Мне бывает смешно и горько читать, сколько композиторов и с какой готовностью соглашались (только предлагай) с тем, что побывали на фронте. В ряде случаев невозможность этого очевидна по чисто хронологическим причинам. Папа же действительно побывал. В сборнике «Советские композиторы – фронту»[5] помещены две страницы его текста: «<…> Хотя я сделал кое-что на фронте как композитор, не это, однако, явилось определяющим итогом моего пребывания в частях действующей армии: да, по правде говоря, я слабо верил и тогда, и теперь в возможность плодотворной творческой работы в условиях переднего края. Я уделял основное время и внимание людям фронта, их повседневной и, так сказать, будничной боевой работе. И встреч с людьми я искал тоже преимущественно в обстановке их боевой деятельности. Должен сказать, что хотя рассказы бойцов и командиров дали мне очень много, но несравненно больше я испытал, когда по приказу командующего артиллеристы полка, расположенные позади нас, открыли огонь, действие которого мы наблюдали с наблюдательного пункта; или когда, отправившись на снайперскую “охоту”, я на обратном пути получил первое боевое крещение.
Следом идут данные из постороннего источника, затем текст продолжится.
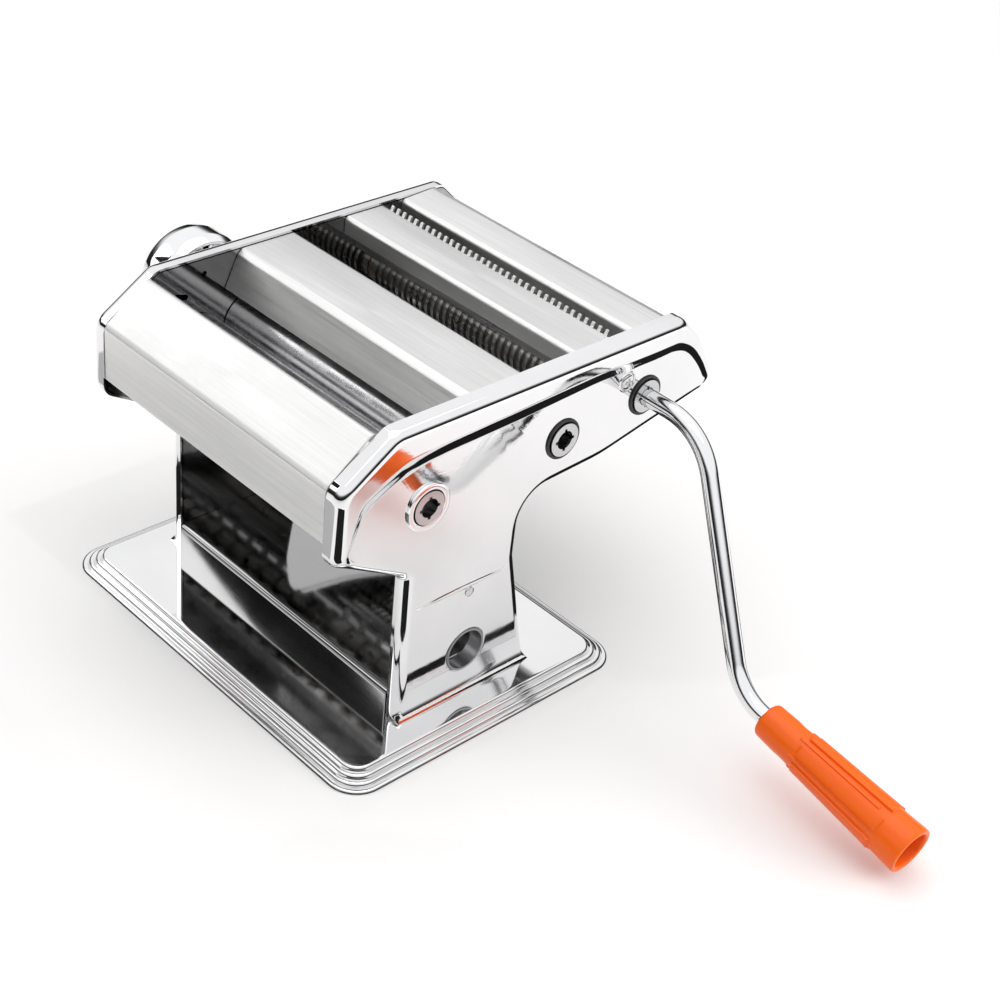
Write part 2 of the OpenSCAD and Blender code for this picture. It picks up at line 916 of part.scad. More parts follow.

Мысли и чувства, с которыми я вернулся с фронта в Москву, углубили и ускорили мою работу над “Героической поэмой” для симфонического оркестра, кое-какие наброски были мною сделаны еще до поездки на фронт.
Не могу сказать, чтобы результаты моего труда меня вполне удовлетворили, но, так или иначе, поэма была закончена и исполнена впервые в апреле 1943 года. <…> Следующую свою симфоническую работу я писал на основе более свойственных мне мелодических интонаций (преимущественно в духе армянской народной песни). Однако по пути к завершению этого очередного своего опуса я (в течение очень короткого времени) написал свой Третий струнный квартет в форме темы с вариациями. Сочинение это, по внешним своим признакам как будто никак не связанное с непосредственной тематикой войны, будучи, в сущности, глубоко лирическим высказыванием, воплощенным к тому же в сугубо камерном жанре и в вариационной теме, является, однако, в большей степени, чем все другие работы военного времени, моим творческим ответом на события Отечественной войны. <…>
Война научила всех, в том числе и нас, советских художников, относиться к своему труду с большей ответственностью и серьезностью, чем когда бы то ни было раньше. <…> Подняться до уровня великих задач, стоящих перед нами, оказаться на художественной высоте их воплощения в музыкальном творчестве – к этому должны быть направлены все наши стремления, вся воля…»
Такие совершенно искренние, наивные и ходульные фразы, типичные для того времени, написал папа вместо того, чтобы поделиться своими конкретными воспоминаниями о фронте, о тех днях, которые сдружили его с генералом по имени, как ни странно, тоже Николай Карпович, но Ефременко, часто у нас бывавшим, а потом исчезнувшим (увы, не знаю его дальнейшей судьбы). Он рассказывал нам с мамой о совершенном папином безрассудстве. О том, что папа не хотел подчиняться команде «Ложись», доставляя ему немало хлопот, но вызвал в то же время симпатию полным отсутствием инстинкта самосохранения, отвагой, самоотречением.